El pasado sábado 22 de febrero juró su cargo el nuevo Consejo de Ministros italiano tras una discutible jugada del ahora primer ministro, Matteo Renzi, que ya traté en otro artículo al que no haré más alusiones. Casualidades de la vida, mientras Enrico Letta le entregaba la campanilla de mando al nuevo premier, me encontraba yo en Italia. Estaba en Turín, una ciudad a la que me siento muy unido, y por ende a todo el país transalpino. Pensé en aprovechar el viaje para continuar con mi análisis sobre la política de aquel lugar, pero algo me impulsó a cambiar la orientación del nuevo artículo. Fue una conversación a altas horas de la madrugada en una discoteca a orillas del río Po (y con algún trago de más) la que me impulsó a hacerlo.
Siempre he pensado que un país que envidia a España por su clase política es un país que necesita ayuda, y nunca he dudado de que sea ése el caso de Italia. Pero los testimonios de varias amigas ‘azzurre’ reforzaron mi teoría. No es la primera vez que me advierten de la osadía de comparar a la izquierda española con la italiana, procedente esta última en gran parte de la vieja Democracia Cristiana y en general mucho más conservadora que la ibérica.
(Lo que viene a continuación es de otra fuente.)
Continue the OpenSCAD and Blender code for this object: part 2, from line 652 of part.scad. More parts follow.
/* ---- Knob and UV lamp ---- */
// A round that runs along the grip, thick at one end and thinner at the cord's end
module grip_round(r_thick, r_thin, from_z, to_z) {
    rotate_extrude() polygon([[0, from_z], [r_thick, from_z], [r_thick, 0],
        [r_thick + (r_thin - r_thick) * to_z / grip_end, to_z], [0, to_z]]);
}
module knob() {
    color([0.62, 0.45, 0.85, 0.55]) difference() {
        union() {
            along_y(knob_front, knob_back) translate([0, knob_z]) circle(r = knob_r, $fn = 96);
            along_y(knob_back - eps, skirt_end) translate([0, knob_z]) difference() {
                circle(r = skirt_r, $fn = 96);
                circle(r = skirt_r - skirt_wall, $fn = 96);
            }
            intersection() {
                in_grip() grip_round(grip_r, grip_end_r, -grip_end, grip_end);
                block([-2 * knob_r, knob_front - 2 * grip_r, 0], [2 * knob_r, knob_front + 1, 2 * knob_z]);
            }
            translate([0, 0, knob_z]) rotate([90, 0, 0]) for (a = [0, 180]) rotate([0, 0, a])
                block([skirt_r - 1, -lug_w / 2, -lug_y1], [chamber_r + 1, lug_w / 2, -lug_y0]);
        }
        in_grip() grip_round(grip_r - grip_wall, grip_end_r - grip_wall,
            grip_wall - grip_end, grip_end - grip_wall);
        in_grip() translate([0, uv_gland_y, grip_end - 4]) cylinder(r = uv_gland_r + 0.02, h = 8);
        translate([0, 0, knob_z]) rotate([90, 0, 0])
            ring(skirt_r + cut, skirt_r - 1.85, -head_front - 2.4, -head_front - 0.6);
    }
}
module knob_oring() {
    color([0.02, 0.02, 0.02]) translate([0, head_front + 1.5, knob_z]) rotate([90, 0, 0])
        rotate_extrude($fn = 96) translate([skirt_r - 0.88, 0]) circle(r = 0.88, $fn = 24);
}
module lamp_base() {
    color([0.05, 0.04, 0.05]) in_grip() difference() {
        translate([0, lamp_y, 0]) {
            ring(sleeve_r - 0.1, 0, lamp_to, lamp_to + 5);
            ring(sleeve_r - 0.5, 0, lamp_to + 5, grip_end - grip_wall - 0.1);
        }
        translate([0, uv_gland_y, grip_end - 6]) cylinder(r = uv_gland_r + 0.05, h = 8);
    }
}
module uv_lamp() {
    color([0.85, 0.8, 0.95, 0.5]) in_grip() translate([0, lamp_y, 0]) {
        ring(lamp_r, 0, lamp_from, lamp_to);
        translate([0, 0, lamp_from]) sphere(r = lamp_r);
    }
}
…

La extrema moderación en ciertos aspectos del Partido Democrático de Renzi sitúa a menudo al centro izquierda italiano en una equivalencia con las posturas más moderadas de nuestro Partido Popular. Quizá por eso ni el depuesto Letta ni el entronizado Renzi (al que muchos italianos consideran menos de izquierdas que su predecesor) plantean siquiera la posibilidad de llevar a cabo algunas reformas ya consolidadas en España como el matrimonio homosexual. ¿Tendrá algo que ver la presencia en Roma de la omnimeticona Iglesia Católica?
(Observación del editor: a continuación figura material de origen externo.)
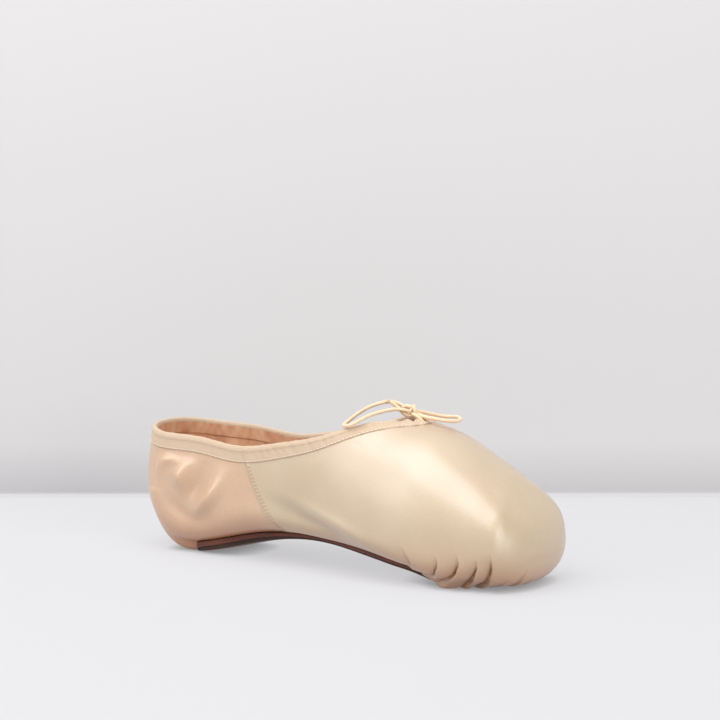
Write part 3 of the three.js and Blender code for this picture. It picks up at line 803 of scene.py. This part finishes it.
def pleat(line, depth, column, height, stretch):
    """A folded-over pleat: a gentle slope down to a sharp line, and the next fold standing up behind it."""
    heights, columns = [h for _, h in line], [c for c, _ in line]
    past = (column - np.interp(height, heights, columns)) * stretch
    fall = -depth * np.exp(np.minimum(past, 0) / PLEAT_LEAD)
    rise = PLEAT_RISE * depth
    stand = rise * np.exp(-np.maximum(past, 0) / PLEAT_TAIL)
    step = (depth + rise) * np.exp(-np.maximum(past, 0) / PLEAT_SHARP)
    groove = -GROOVE_DEPTH * depth * np.exp(-(past / GROOVE_HALF)**2)
    fade = 1 - smooth(heights[-1] - FADE_TOP[0], heights[-1] + FADE_TOP[1], height)
    fade_in = smooth(heights[0] - FADE_FOOT[0], heights[0] + FADE_FOOT[1], height)
    return (np.where(past < 0, fall, stand - step) + groove) * fade * fade_in


def ripple(place, high, rate, sway, sway_rate):
    """Uneven waves along a line, each a little early or late."""
    return high * np.sin(place * rate + sway * np.sin(place * sway_rate))


def creases(column, height, length, side):
    """Height of the creases above the smooth last, in millimetres."""
    stretch = stretch_at(column, height / length)
    total = np.zeros(np.broadcast(column, height).shape)
    inner = smooth(0, TOE_CLEAR, 1 - column)
    chance = np.random.default_rng(FAR_SEED)
    for line, depth in zip(PLEATS, PLEAT_DEPTHS):
        if side == "far":
            shift, tall = chance.uniform(-FAR_SHIFT, FAR_SHIFT), chance.uniform(FAR_SHORT, FAR_TALL)
            line = [(c + shift, h * tall) for c, h in line]
        total += pleat(line, depth, column, height, stretch) * inner
    for line, wide, high, where in FOLDS:
        if where in (side, "both"):
            total += fold(line, wide, high, column, height, stretch)
    # Under the sole's edge the gathered satin lies in many small pleats
    small = np.abs(ripple(column, *SMALL_PLEATS)) * smooth(SMALL_FROM, SMALL_TO, column)
    total += small * (1 - smooth(SMALL_UP, SMALL_TOP, height)) * inner
    return total * (1 - smooth(length - TAPE_WIDTH - CREASES_END, length - TAPE_WIDTH, height))


ROLL_HIGH, ROLL_WIDE = 0.25, 0.005  # the folded edge's roll, in millimetres and columns


def lap_at(column, up):
    """The vamp's folded edge stands over the quarter at the side seam."""
    edge = smooth(SEAM_COLUMN, SEAM_COLUMN + SEAM_LAP, column)
    roll = ROLL_HIGH * np.exp(-((column - SEAM_COLUMN - SEAM_LAP) / ROLL_WIDE)**2)
    return edge * (VAMP_PROUD + roll) * smooth(PROUD_FROM, PROUD_TO, up)


# Satin drawn over the sole's edge: columns between which it starts or ends, and how far up it is pulled
TUCK_HEEL, TUCK_TOE = (0.060, 0.115, 36.0), (0.785, 0.835, 22.0)
SOLE_START = 28.0  # further in than the solid sole's, which the satin would cover
EDGE_STEP, EDGE_SHARE = 0.8, 0.55  # how far the scored band stands in, and the suede band's share above it
TOE_PULL_FROM, TOE_PULL_TO = 165, 177  # places between which it is drawn on towards the toe
PAST_END, OUT, UP_EDGE = 0.2, 0.25, 0.3  # where the pulled satin ends beside the sole
FLOOR_CLEAR = 0.15
FLATTER, FLATTER_BELOW = 0.3, 8.0  # share that creases lose, and up to where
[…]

Sin entrar en más vicios del país de los Apeninos (como otros tantos que tiene nuestra Piel de Toro), era el perjuicio a sus derechos que sufría una joven lesbiana turinesa por ser italiana y no española, lo que la llevaba a apedrear una y otra vez mi idealizada imagen de Italia. No quebrantó esto el amor que siento por la Bota, pero sí me hizo reflexionar acerca de mi querida patria.
De repente, resultaba que el denostado Zapatero, culpable de todos los males de la nación, de la derrota de Rocroi, del hundimiento de la Armada Invencible y hasta de la pérdida del oro de Moscú, había promovido algo por lo que España era admirada en el mundo. Resultaba que ese demonio con cuernos y tridente había alumbrado algo por lo que los españoles podíamos sentirnos orgullosos fuera de nuestras fronteras. El mismo Zapatero que, según el actual ministro de Exteriores, nunca había creído en la Marca España, era el que aún mantenía el prestigio de un país que dispara pelotas de goma contra seres humanos (aunque sean repugnantes negros) que se ahogan en una playa y concede sin ningún mérito comprobable a una virgen la misma Medalla al Mérito Policial que un agente debe ganarse arriesgando su vida para salvar la de otros.
Pese a que desprecie a los que siembran odio con sus banderas, sean del color que sean, para un español como yo, de nacimiento y convencimiento, que siente que Rajoy y su Corte de los Milagros no hacen más que ponerlo en ridículo, el sentir el elogio que su país recibe por algo tan básico pero loable como es acabar con la discriminación de los homosexuales, no deja de ser un motivo de orgullo que yo he podido experimentar este fin de semana en Turín.
Y ni mucho menos el mérito es sólo del anterior Ejecutivo, sino de una sociedad madura y tolerante. Mientras que en Francia el presidente Hollande hubo de enfrentarse a la podredumbre de un numerosísimo ejército de homofobia, la reacción mayoritaria del pueblo español (claro que siempre hay bochornosas excepciones, y muchas veces visten o siguen sotanas) fue de normalidad ante lo que era una página gloriosa escrita por España ante la historia.
Ésa es la España que amo y de la que me siento orgulloso. Ésa es mi Marca España, ministro Margallo, no la de la reforma del aborto de su colega Gallardón. Por favor, dejen ya de abochornarme con sus rancios cilicios de cruzada.